TLS ensures confidentiality by encrypting the data transmitted between MQTT clients and the broker. Without TLS, MQTT messages are sent in plain text, meaning anyone with network access can intercept and read the data. By implementing TLS, the content of the messages remains encrypted and inaccessible to unauthorized parties.

TLS also provides data integrity. It prevents tampering or modification of MQTT messages during transmission. Each message is digitally signed using TLS, guaranteeing that it cannot be altered without detection. The integrity check fails if any unauthorized changes occur, indicating that the data has been tampered with.

Additionally, TLS enables authentication, ensuring that MQTT clients and brokers can verify each other's identities. Through SSL/TLS certificates, clients can verify their connection to a legitimate and authorized broker. This process safeguards against malicious entities attempting to impersonate the broker and establishes trust between clients and the MQTT infrastructure.

Moreover, TLS provides non-repudiation. It uses digital signatures to prevent senders from denying their message transmissions. The digital signature confirms the authenticity and origin of the message, making it possible to prove that a specific client sent a particular message.

Lastly, TLS protects MQTT communication from eavesdropping attacks, where an attacker intercepts and listens to the MQTT messages. It also guards against man-in-the-middle attacks, where an attacker tries to intercept and manipulate the messages exchanged between clients and the broker.

TLS Authentication Methods

One-Way Authentication

One-way authentication is the simplest form of authentication used in TLS. In one-way authentication, the server presents its digital certificate to the client. The client verifies the certificate to ensure it is valid and issued by a trusted CA. Once the certificate is confirmed, the client can establish a secure connection with the server. One-way authentication is sufficient when the client does not need to be authenticated or when the client's identity is not critical.

Two-Way Authentication

Two-way authentication, or mutual authentication (mTLS), is a more secure form of authentication used in TLS. In two-way authentication, both the client and the server authenticate each other. The client presents its digital certificate to the server, and the server verifies the certificate to ensure that it is valid and issued by a trusted CA. The server also presents its digital certificate to the client, and the client verifies the certificate to ensure that it is valid and issued by a trusted CA. Once both certificates are verified, the client and the server can establish a secure connection. Two-way authentication is used when the client and the server need to be authenticated or when the client's identity is critical.

PSK Authentication

In Pre-Shared Key (PSK), a shared secret key is used to authenticate the client and the server. The client and the server agree on a private key before establishing the connection. During the handshake, the client and the server use the secret key to authenticate each other. PSK is used when it is difficult or impossible to use public-key cryptography. This method is less secure than others since the same key is used for every connection.
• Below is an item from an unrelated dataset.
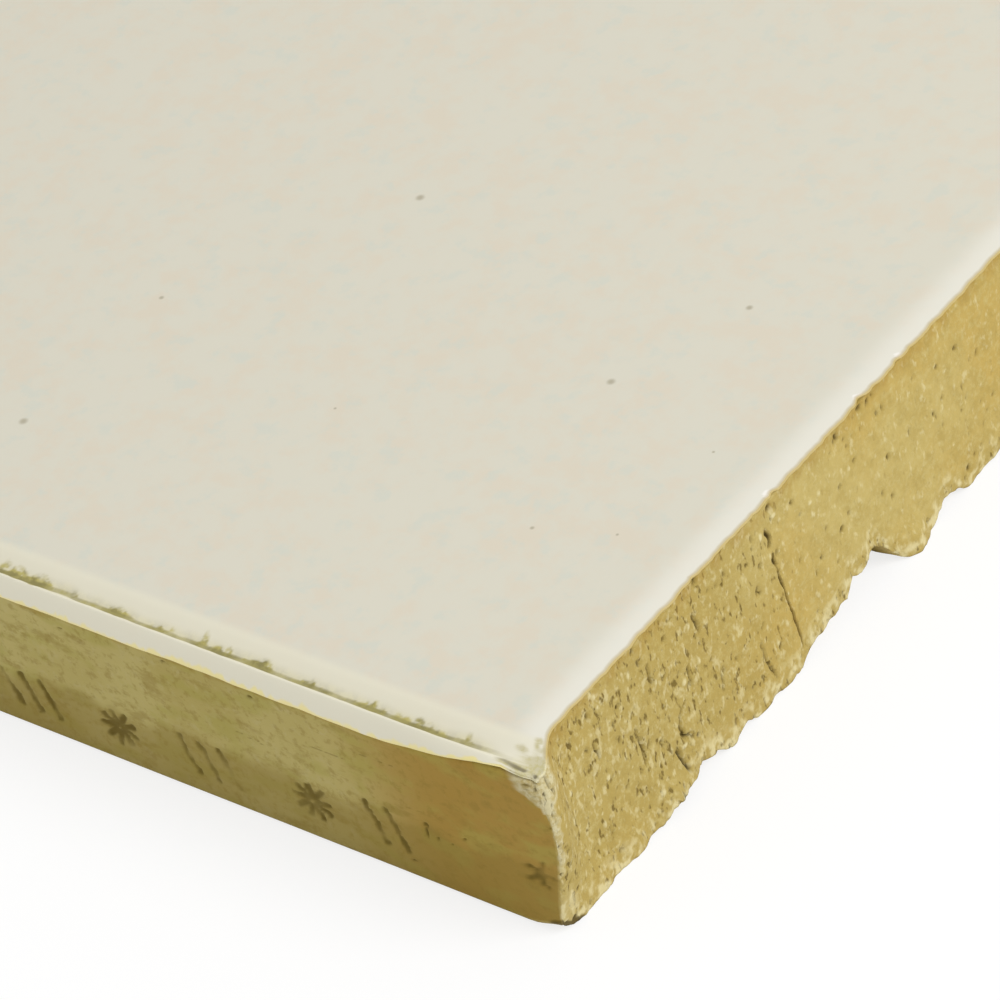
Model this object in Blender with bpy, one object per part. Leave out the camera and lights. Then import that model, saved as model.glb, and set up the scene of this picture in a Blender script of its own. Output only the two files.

Certificateless Cryptography

In certificateless cryptography, the client and the server generate a shared secret key using a key agreement protocol, such as Diffie-Hellman. The shared secret key establishes a secure connection between the client and the server. Since the shared secret key is not transmitted over the network, it is not vulnerable to interception or eavesdropping. Certificateless cryptography also eliminates the need for a trusted third party to issue and manage digital certificates, which can simplify the implementation and management of TLS. One major limitation is that it requires both the client and the server to have the same key agreement parameters, which can be challenging in some situations. Additionally, certificateless cryptography is not widely supported by TLS implementations, which can limit its applicability in practice.

Choosing the Authentication Method

Choosing the correct authentication method is crucial in ensuring the security of TLS. The choice of authentication method depends on the level of security required, the ease of implementation, and the resources available.

• One-way authentication is suitable when the client's identity is not critical.
• Two-way authentication is necessary when both the client and the server need to be authenticated.
• PSK is useful when public-key cryptography cannot be used but is less secure than public-key cryptography.
• Certificateless cryptography is useful when digital certificates are unavailable or are not trusted.
• Dedicated Secret per Device is especially useful in scenarios where the devices in the network have different levels of security requirements or where the entire network's security depends on each device's security.

The choice of authentication method should be based on a thorough analysis of the requirements and risks involved.

Implementation Recommendations

Implementing TLS requires careful planning and execution to ensure communication security. Some best practices for TLS implementation are:

• Use the latest version of TLS: Use the latest version of TLS, which provides the most secure encryption and hashing algorithms.
• Use strong cipher suites: Use strong cipher suites that provide a high level of encryption and data integrity.
• Use trusted certificates: Use digital certificates issued by trusted CAs to establish the identity of the server or the client.
• Implement certificate revocation: Implement certificate revocation mechanisms to revoke certificates that have been compromised or expired.
• Monitor certificate expiration: Monitor the expiration of digital certificates to ensure that they are renewed in time.
• Secure key management: Implement a secure key management system to manage the secret keys used for authentication.
• Regularly update and patch software: Regularly update and patch the software used for TLS implementation to ensure any vulnerabilities are addressed.

Conclusion

TLS provides a secure way to communicate over the Internet. Using a dedicated secret per device and choosing the correct authentication method can enhance the security of TLS. By following the implementation best practices provided in this article, you can leverage the full power of TLS to build a more secure IoT platform.